The more recurring theme is the lack of affordable housing – or put another way, the astounding high cost of rent and real estate in recent years. These people are working for minimum wage or not much more, but they are consistently working, and they cannot find a place to live that fits anywhere close to their budget. That is a situation many of us should be able to identify with.

A case from my personal observation: A house near mine, which was occupied for years by a family of four with stable income – until the father fell ill and missed two months of pay. He endeavored to make good on the back house payments, was able to do so, but his lender rejected his entreaties and kicked the family out. The house later fell into the hands a new owner who bought it cheap and over a few years trashed it and made it a hazard. After that it was flipped and rehabbed, and finally sold to a non-resident who fashioned it into a vacation rental, which it still is. Better than its immediate prior use, but not nearly as good as having a family of neighbors. In my town and elsewhere, the neighbors are going away.

On the rental side, Goldstone writes the nation now has a deficit of 7.3 million low-income apartments – a vastly higher deficit than in decades earlier. “Giant private equity firms, institutional investors and corporate landlords have been buying up properties en masse and then jacking up rents beyond the rate of inflation, ‘re-tenanting’ buildings (replacing poorer tenants with wealthier ones), and neglecting basic maintenance because they know that if one household moves out, another will quickly take its place.”

In Atlanta, he writes, a few mega-firms have swept up tens of thousands of residences, raising rates and making them all but unaffordable to most people – in fact, nationally, only about 15% of people can afford the standard basic apartment rates. This sounds like a broken business model, but it yields massive income at least in the short time, as Goldstone explains.

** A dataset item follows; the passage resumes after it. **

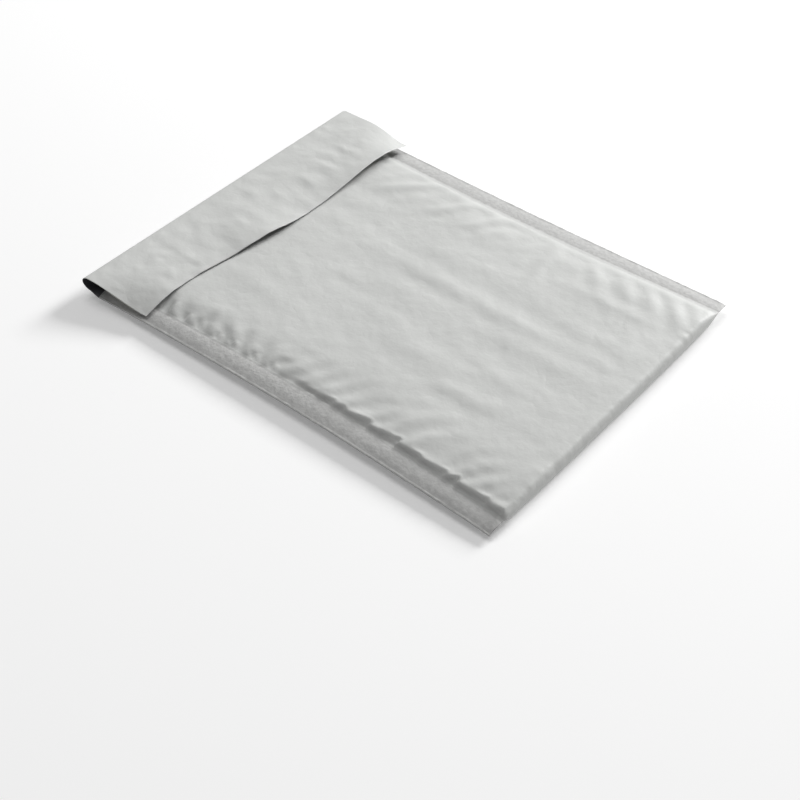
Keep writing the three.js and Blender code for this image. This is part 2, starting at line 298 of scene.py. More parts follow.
# How the film settles
SLACK_FIRMNESS = 0.35
BODY_STIFFNESS = 0.006
FLAP_STIFFNESS = 0.003
SETTLE_STEPS = 160
SETTLE_ROUNDS = 2
SETTLE_DAMPING = 0.9
SETTLE_PULL = 0.002
BODY_SINK = 1.0
BUBBLE_HOLD = 0.5
FLAP_SINK = 0.25
CALM_REACH = (4, 8, 6)  # from the welds, from the mouth and from the bottom fold

MOUTH_Y = HALF_LENGTH - MOUTH_SETBACK
LOOP_START_Y = HALF_LENGTH - LOOP_REACH
LOOP_RISE = (sum(LOOP_TOP) - sum(LOOP_BOTTOM)) / 4
LOOP_ARC = math.pi / 2 * (LOOP_RISE + LOOP_REACH)
FOLD_ARC = math.pi / 2 * END_RADIUS
FLAP_DEPTH = (FLAP_DEPTH_LEFT + FLAP_DEPTH_RIGHT) / 2
FLAP_STANDOFF = FILM + ADHESIVE_THICKNESS + LINER_THICKNESS + 3.5 * LAYER_GAP

# Distances along the film from the bottom fold: the front panel is negative, the back positive
MOUTH_AT = MOUTH_Y + HALF_LENGTH - END_RADIUS + FOLD_ARC
LOOP_START_AT = LOOP_START_Y + HALF_LENGTH - END_RADIUS + FOLD_ARC
LOOP_END_AT = LOOP_START_AT + LOOP_ARC
FLAP_END_AT = LOOP_END_AT + FLAP_DEPTH - LOOP_REACH
ADHESIVE_NEAR_AT = FLAP_END_AT - ADHESIVE_MARGIN
ADHESIVE_FAR_AT = ADHESIVE_NEAR_AT - ADHESIVE_WIDTH
LINER_NEAR_AT = ADHESIVE_NEAR_AT + LINER_OVERHANG
LINER_FAR_AT = ADHESIVE_FAR_AT - LINER_OVERHANG

# The film's stations, across and along: where a stretch starts and how far apart they are in it
EDGE_STRETCH = 1.2
COLUMN_STRETCHES = (
    (-HALF_WIDTH, 0.3), (-HALF_WIDTH + EDGE_STRETCH, 1.1), (-BODY_HALF, 0.7), (-64, 1.0),
    (-44, 1.45), (42, 1.05), (BODY_HALF, 1.1), (HALF_WIDTH - EDGE_STRETCH, 0.3),
)
ROW_STRETCHES = (
    (-MOUTH_AT, 1.15), (-FOLD_ARC, 0.6), (FOLD_ARC, 3.0), (MOUTH_AT, 1.4),
    (LOOP_START_AT, 1.0), (LOOP_END_AT, 1.25), (LINER_FAR_AT, 1.0),
    (ADHESIVE_FAR_AT, 1.2), (ADHESIVE_NEAR_AT, 1.0), (LINER_NEAR_AT, 1.0),
)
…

He also points out that in a one-year period in 2021-22, “investors bought one out of every three homes for sale in Atlanta.” How is an average-level wage earner going to compete with that?

The book is not an economic or political or legal study, though. It is a careful, granular look at how these sickly trends are playing out in the real lives of our fellow citizens.

That alone should be enough to give us pause. And if not, remember: However secure you may think you are, you’re not all that far away from joining their ranks. May you have better luck than these people have had.